DSYGV(3)       LAPACK routine of NEC Numeric Library Collection       DSYGV(3)



NAME
       DSYGV

SYNOPSIS
       SUBROUTINE DSYGV (ITYPE, JOBZ, UPLO, N, A, LDA, B, LDB, W, WORK, LWORK,
           INFO)



PURPOSE
            DSYGV computes all the eigenvalues, and optionally, the eigenvectors
            of a real generalized symmetric-definite eigenproblem, of the form
            A*x=(lambda)*B*x,  A*Bx=(lambda)*x,  or B*A*x=(lambda)*x.
            Here A and B are assumed to be symmetric and B is also
            positive definite.




ARGUMENTS
           ITYPE     (input)
                     ITYPE is INTEGER
                     Specifies the problem type to be solved:
                     = 1:  A*x = (lambda)*B*x
                     = 2:  A*B*x = (lambda)*x
                     = 3:  B*A*x = (lambda)*x

           JOBZ      (input)
                     JOBZ is CHARACTER*1
                     = 'N':  Compute eigenvalues only;
                     = 'V':  Compute eigenvalues and eigenvectors.

           UPLO      (input)
                     UPLO is CHARACTER*1
                     = 'U':  Upper triangles of A and B are stored;
                     = 'L':  Lower triangles of A and B are stored.

           N         (input)
                     N is INTEGER
                     The order of the matrices A and B.  N >= 0.

           A         (input/output)
                     A is DOUBLE PRECISION array, dimension (LDA, N)
                     On entry, the symmetric matrix A.  If UPLO = 'U', the
                     leading N-by-N upper triangular part of A contains the
                     upper triangular part of the matrix A.  If UPLO = 'L',
                     the leading N-by-N lower triangular part of A contains
                     the lower triangular part of the matrix A.

                     On exit, if JOBZ = 'V', then if INFO = 0, A contains the
                     matrix Z of eigenvectors.  The eigenvectors are normalized
                     as follows:
                     if ITYPE = 1 or 2, Z**T*B*Z = I;
                     if ITYPE = 3, Z**T*inv(B)*Z = I.
                     If JOBZ = 'N', then on exit the upper triangle (if UPLO='U')
                     or the lower triangle (if UPLO='L') of A, including the
                     diagonal, is destroyed.

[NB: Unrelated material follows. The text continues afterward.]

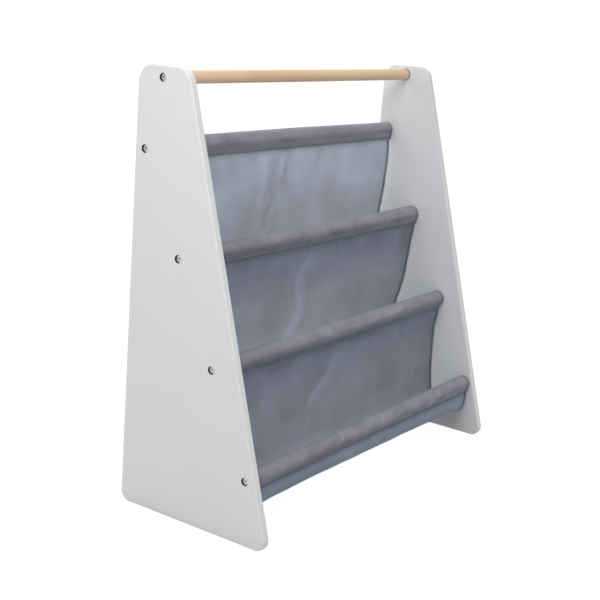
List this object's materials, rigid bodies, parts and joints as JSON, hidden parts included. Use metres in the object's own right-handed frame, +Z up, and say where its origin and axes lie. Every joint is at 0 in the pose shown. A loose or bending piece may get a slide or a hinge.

           LDA       (input)
                     LDA is INTEGER
                     The leading dimension of the array A.  LDA >= max(1,N).

           B         (input/output)
                     B is DOUBLE PRECISION array, dimension (LDB, N)
                     On entry, the symmetric positive definite matrix B.
                     If UPLO = 'U', the leading N-by-N upper triangular part of B
                     contains the upper triangular part of the matrix B.
                     If UPLO = 'L', the leading N-by-N lower triangular part of B
                     contains the lower triangular part of the matrix B.

                     On exit, if INFO <= N, the part of B containing the matrix is
                     overwritten by the triangular factor U or L from the Cholesky
                     factorization B = U**T*U or B = L*L**T.

           LDB       (input)
                     LDB is INTEGER
                     The leading dimension of the array B.  LDB >= max(1,N).

           W         (output)
                     W is DOUBLE PRECISION array, dimension (N)
                     If INFO = 0, the eigenvalues in ascending order.

           WORK      (output)
                     WORK is DOUBLE PRECISION array, dimension (MAX(1,LWORK))
                     On exit, if INFO = 0, WORK(1) returns the optimal LWORK.

           LWORK     (input)
                     LWORK is INTEGER
                     The length of the array WORK.  LWORK >= max(1,3*N-1).
                     For optimal efficiency, LWORK >= (NB+2)*N,
                     where NB is the blocksize for DSYTRD returned by ILAENV.

                     If LWORK = -1, then a workspace query is assumed; the routine
                     only calculates the optimal size of the WORK array, returns
                     this value as the first entry of the WORK array, and no error
                     message related to LWORK is issued by XERBLA.

           INFO      (output)
                     INFO is INTEGER
                     = 0:  successful exit
                     < 0:  if INFO = -i, the i-th argument had an illegal value
                     > 0:  DPOTRF or DSYEV returned an error code:
                        <= N:  if INFO = i, DSYEV failed to converge;
                               i off-diagonal elements of an intermediate
                               tridiagonal form did not converge to zero;
                        > N:   if INFO = N + i, for 1 <= i <= N, then the leading
                               minor of order i of B is not positive definite.
                               The factorization of B could not be completed and
                               no eigenvalues or eigenvectors were computed.



LAPACK routine                  31 October 2017                       DSYGV(3)